Image: Catalpa, Staple Inn
This book on how to read, write and teach poetry was published in 1959 by John Anthony Ciardi. He was raised in Massachusetts by his Italian, unlettered mother, who had been widowed when he was three. A critic wrote that as a poet and professor , “he is more like a very literate, gently appetitive, Italo-American airplane pilot”.
His 1966 poem, “The Catalpa”, came to my mind as I sat in the church of St James’s, Piccadilly, on this Sunday which is both the fourth in Advent and Christmas Eve. The “CatalpaNativity” currently standing in front of the altar was carved by Clinton Chaloner from the wood of a Catalpa tree which stood in the courtyard of the church for over eighty years. At one time, participants in baptismal services spent part of the ceremony beneath its branches.
When I looked the poem up to check my memory of it, I found myself unwilling to quote any line without another, and here it is:
The catalpa’s white week is ending there
In its corner of my yard. It has its arms full
of its own flowering now, but the least air
spills off a petal and a breeze lets fall
whole coronations. There is not much more
of what this is. Is every gladness quick?
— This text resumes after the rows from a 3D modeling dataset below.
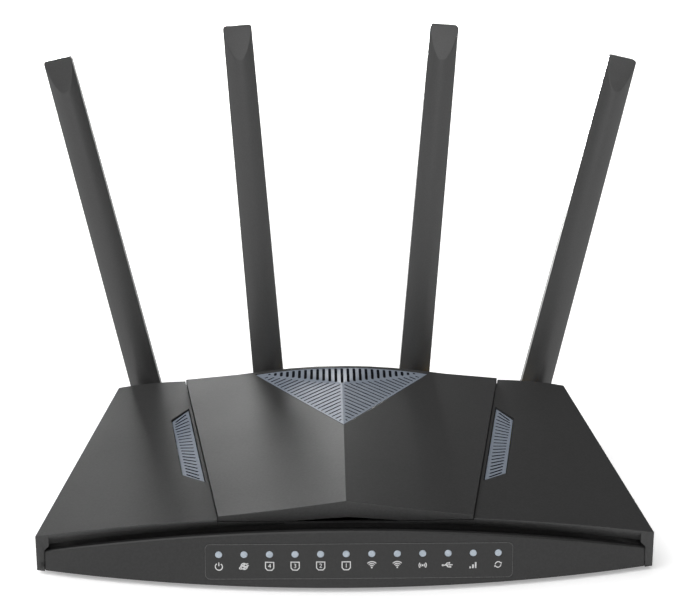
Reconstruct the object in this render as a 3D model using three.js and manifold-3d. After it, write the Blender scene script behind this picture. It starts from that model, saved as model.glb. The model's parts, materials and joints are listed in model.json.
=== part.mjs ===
// A desktop cellular Wi-Fi router with four folding antennas, as separate named pieces.
// Millimetres, +Z up, +X to the right and +Y to the back of the case.
import * as THREE from 'three';
import { mergeVertices } from 'three/addons/utils/BufferGeometryUtils.js';
import Module from 'manifold-3d';

const wasm = await Module();
wasm.setup();

// Case plan: a trapezoid with a bowed front.
const FRONT_HALF = 115;
const BACK_HALF = 98.6;
const CORNER_Y = -63;
const BACK_Y = 61.5;
const BASE_BOW = 17.5;
const TOP_BOW = 11.4;
const BASE_Z = 1.5;
const WALL = 2.2;
const GAP = 0.3;

// Top surfaces: two crowned wings and a raised, ridged centre cover between them.
const WING_FRONT = { seamX: 46.8, seamZ: 25.5, edgeZ: 15.1, crown: 1.3 };
const WING_BACK = { seamX: 69.2, seamZ: 32.9, edgeZ: 30, crown: 0.6 };
const COVER_FRONT = { seamZ: 26.8, ridgeZ: 33.4 };
const COVER_BACK = { seamZ: 33.7, ridgeZ: 40.35 };
const SEAM_GAP = 0.35;

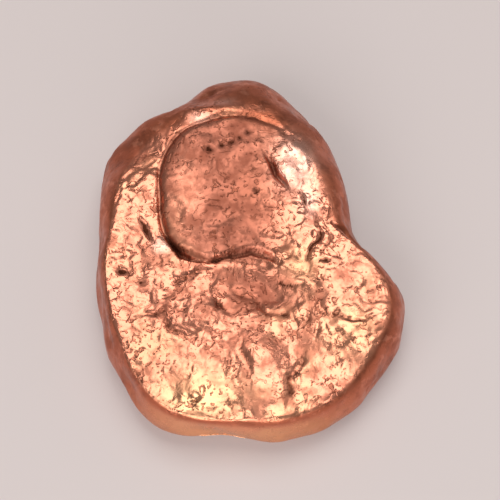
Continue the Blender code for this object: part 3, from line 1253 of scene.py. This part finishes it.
class Shader:
    """A short way to lay out one material's nodes.

    Attributes:
        material: The material being laid out.
    """

    def __init__(self, name: str) -> None:
        """Starts a material with its principled shader.

        Args:
            name: Name of the material.
        """
        self.material = bpy.data.materials.new(name)
        self.material.use_nodes = True
        self.tree = self.material.node_tree
        self.principled = self.tree.nodes["Principled BSDF"]

    def node(self, kind: str, **settings: object) -> bpy.types.Node:
        """A new node with its properties set.

        Args:
            kind: Blender's name of the node type.
            **settings: Properties of the node.

        Returns:
            The node.
        """
        made = self.tree.nodes.new(kind)
        for name, value in settings.items():
            setattr(made, name, value)
        return made

    def feed(self, node: bpy.types.Node, values: dict[str | int, object]) -> None:
        """Links outputs to a node's sockets, or sets the sockets to plain values.

        Args:
            node: The node.
            values: Outputs and plain values, by the name or number of the socket.
        """
        for key, value in values.items():
            if isinstance(value, Socket):
                self.tree.links.new(value, node.inputs[key])
            else:
                node.inputs[key].default_value = value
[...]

That tree’s a nuisance, really. Long before
the summer’s out, its beans, long as a stick,
Will start to shed. And every year one limb
cracks without falling off and hangs there dead
till I get up and risk my neck to trim
what it knows how to lose but not to shed.
I keep it only for this one white pass.
The end of June’s its garden; July, its Fall;
All else, the world remembering what it was
In the seven days of its visible miracle.
What should I keep if averages were all?